Worse (though it may boil down to the same thing), Swift makes the myth specifically historical. In doing so, he reduces himself to a three-hundred-year-old Englishman complaining about four-hundred-year-old Englishmen. It is not that specificity is in itself bad, but that Swift becomes so specific as to lose a sense of the general. “Lilliputian” lasts in a way “Blefescu” and “Endianism” do not, I believe, because “lilliputian” conveys a satirical myth, a timeless satire, while “Blefescu” and “Endianism” are political satires. Political satires are not timeless, and so political satires cannot last.

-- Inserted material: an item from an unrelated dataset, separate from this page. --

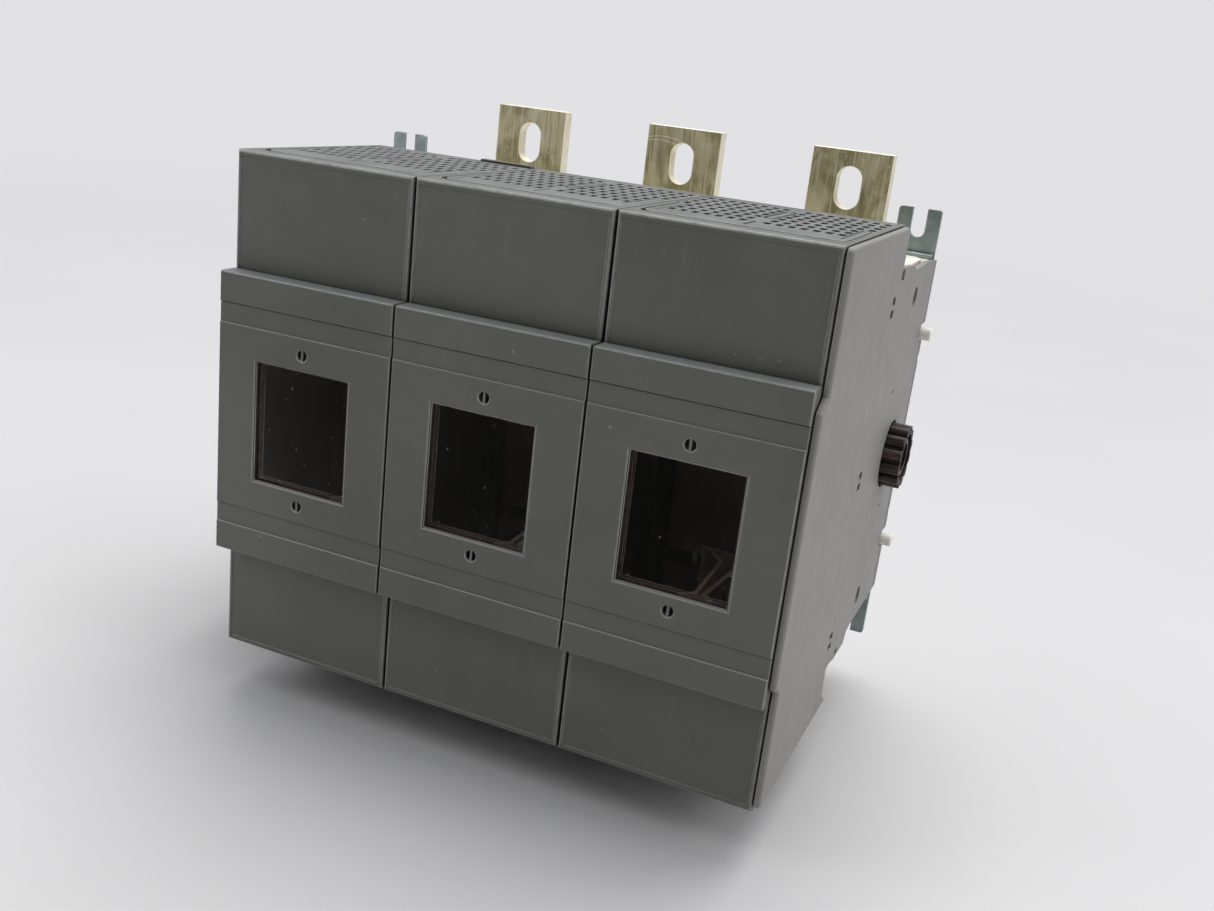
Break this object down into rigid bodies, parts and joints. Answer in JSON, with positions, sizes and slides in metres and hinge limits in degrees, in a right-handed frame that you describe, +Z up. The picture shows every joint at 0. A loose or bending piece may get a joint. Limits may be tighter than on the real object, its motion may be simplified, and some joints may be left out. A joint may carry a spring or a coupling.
{
  "type": "switch disconnector fuse",
  "caption": "Front-operated fused disconnect switch in a dark grey moulded case, with hinged windowed fuse doors, vent grilles, slotted copper terminals and fork mounting brackets.",
  "frame": {"origin": "centre of the four mounting slots, on the rear mounting plane", "axes": "+X to the right across the poles seen from the front, +Y into the mounting panel, +Z up"},
  "size_m": [0.41, 0.269, 0.3466],
  "materials": {
    "cover_grey": "fine spark-eroded dark grey moulding",
    "window_smoke": "smoked clear polycarbonate",
    "grille_grey": "fine-grained dark grey moulding",
    "base_cream": "cream glass-filled polyester",
    "panel_brown": "dark brown phenolic",
    "jaw_copper": "silver-plated spring copper",
    "terminal_copper": "tarnished plated copper bar",
    "rotor_phenolic": "brown phenolic",
    "contact_copper": "silver-plated copper",
    "arc_steel": "plated sheet steel",
    "spring_steel": "bright spring steel",
    "pin_steel": "ground steel",
    "shaft_steel": "drawn steel",
    "coupling_phenolic": "dark brown phenolic",
    "end_plate_grey": "mid grey moulding",
    "peg_white": "off-white nylon",
    "zinc_steel": "bluish zinc plate",
    "mech_grey": "fine-grained dark grey moulding",
    "gear_steel": "machined steel",
    "indicator_plastic": "moulded flag"
  },
  "bodies": {
    "case": {"front_cover_1": "cover_grey", "top_grille_1": "grille_grey", "bottom_grille_1": "grille_grey", "pole_base_1": "base_cream", "fuse_bay_panel_1": "panel_brown", "upper_fuse_jaw_1": "jaw_copper", "lower_fuse_jaw_1": "jaw_copper", "line_terminal_1": "terminal_copper", "load_terminal_1": "terminal_copper", "arc_plates_1": "arc_steel", "front_cover_2": "cover_grey", "top_grille_2": "grille_grey", "bottom_grille_2": "grille_grey", "pole_base_2": "base_cream", "fuse_bay_panel_2": "panel_brown", "upper_fuse_jaw_2": "jaw_copper", "lower_fuse_jaw_2": "jaw_copper", "line_terminal_2": "terminal_copper", "load_terminal_2": "terminal_copper", "arc_plates_2": "arc_steel", "front_cover_3": "cover_grey", "top_grille_3": "grille_grey", "bottom_grille_3": "grille_grey", "pole_base_3": "base_cream", "fuse_bay_panel_3": "panel_brown", "upper_fuse_jaw_3": "jaw_copper", "lower_fuse_jaw_3": "jaw_copper", "line_terminal_3": "terminal_copper", "load_terminal_3": "terminal_copper", "arc_plates_3": "arc_steel", "jaw_springs": "spring_steel", "upper_spring": "spring_steel", "lower_spring": "spring_steel", "door_hinge_pins": "pin_steel", "tie_bolts": "shaft_steel", "right_end_plate": "end_plate_grey", "connector_pegs": "peg_white", "mount_brackets": "zinc_steel", "case_screws": "zinc_steel", "mechanism_housing": "mech_grey", "mechanism_cover": "mech_grey"},
    "door_1": {"fuse_door_1": "cover_grey", "door_window_1": "window_smoke"},
    "door_2": {"fuse_door_2": "cover_grey", "door_window_2": "window_smoke"},
    "door_3": {"fuse_door_3": "cover_grey", "door_window_3": "window_smoke"},
    "shaft_group": {"main_shaft": "shaft_steel", "shaft_coupling": "coupling_phenolic", "shaft_pinion": "gear_steel", "contact_rotor_1": "rotor_phenolic", "contact_rotor_2": "rotor_phenolic", "contact_rotor_3": "rotor_phenolic", "contact_blades_1": "contact_copper", "contact_blades_2": "contact_copper", "contact_blades_3": "contact_copper"},
    "hub": {"handle_hub": "gear_steel"},
    "slide": {"drive_slide": "gear_steel", "position_indicator": "indicator_plastic"}
  },
  "joints": [
    {"name": "fuse_door_1_hinge", "type": "hinge", "parent": "case", "child": "door_1", "pos_m": [-0.078, -0.2635, -0.075], "axis": [1, 0, 0], "range_deg": [0, 95]},
    {"name": "fuse_door_2_hinge", "type": "hinge", "parent": "case", "child": "door_2", "pos_m": [0.032, -0.2635, -0.075], "axis": [1, 0, 0], "range_deg": [0, 95]},
    {"name": "fuse_door_3_hinge", "type": "hinge", "parent": "case", "child": "door_3", "pos_m": [0.142, -0.2635, -0.075], "axis": [1, 0, 0], "range_deg": [0, 95]},
    {"name": "main_shaft_turn", "type": "hinge", "parent": "case", "child": "shaft_group", "pos_m": [0, -0.057, 0], "axis": [-1, 0, 0], "range_deg": [0, 45]},
    {"name": "handle_turn", "type": "hinge", "parent": "case", "child": "hub", "pos_m": [-0.166, -0.12, 0], "axis": [0, 1, 0], "range_deg": [0, 90]},
    {"name": "drive_slide_travel", "type": "slide", "parent": "case", "child": "slide", "axis": [0, 0, 1], "range_m": [0, 0.01571], "deforming": ["upper_spring", "lower_spring"]}
  ],
  "couplings": [
    {"joint": "handle_turn", "follows": "main_shaft_turn", "ratio": 2},
    {"joint": "drive_slide_travel", "follows": "main_shaft_turn", "m_per_rad": 0.02}
  ]
}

I could see it argued that this is a measure of Swift’s achievement: we are no longer moved by his argument because his side won. But that would be to say that literature is in the service of politics, that because Swift could use Gulliver’s Travels to win a political debate, even though that debate would be irrelevant within a few decades, it excuses him from having to write literature that is truly timeless. I cannot agree with that; literature’s task is to teach us about human nature, not about the nature of the Tories and Whigs, and failing at this is a real failure. The Lilliputians are a great addition to our modern mythology, but Gulliver’s Travels itself I must consider as only of historical interest.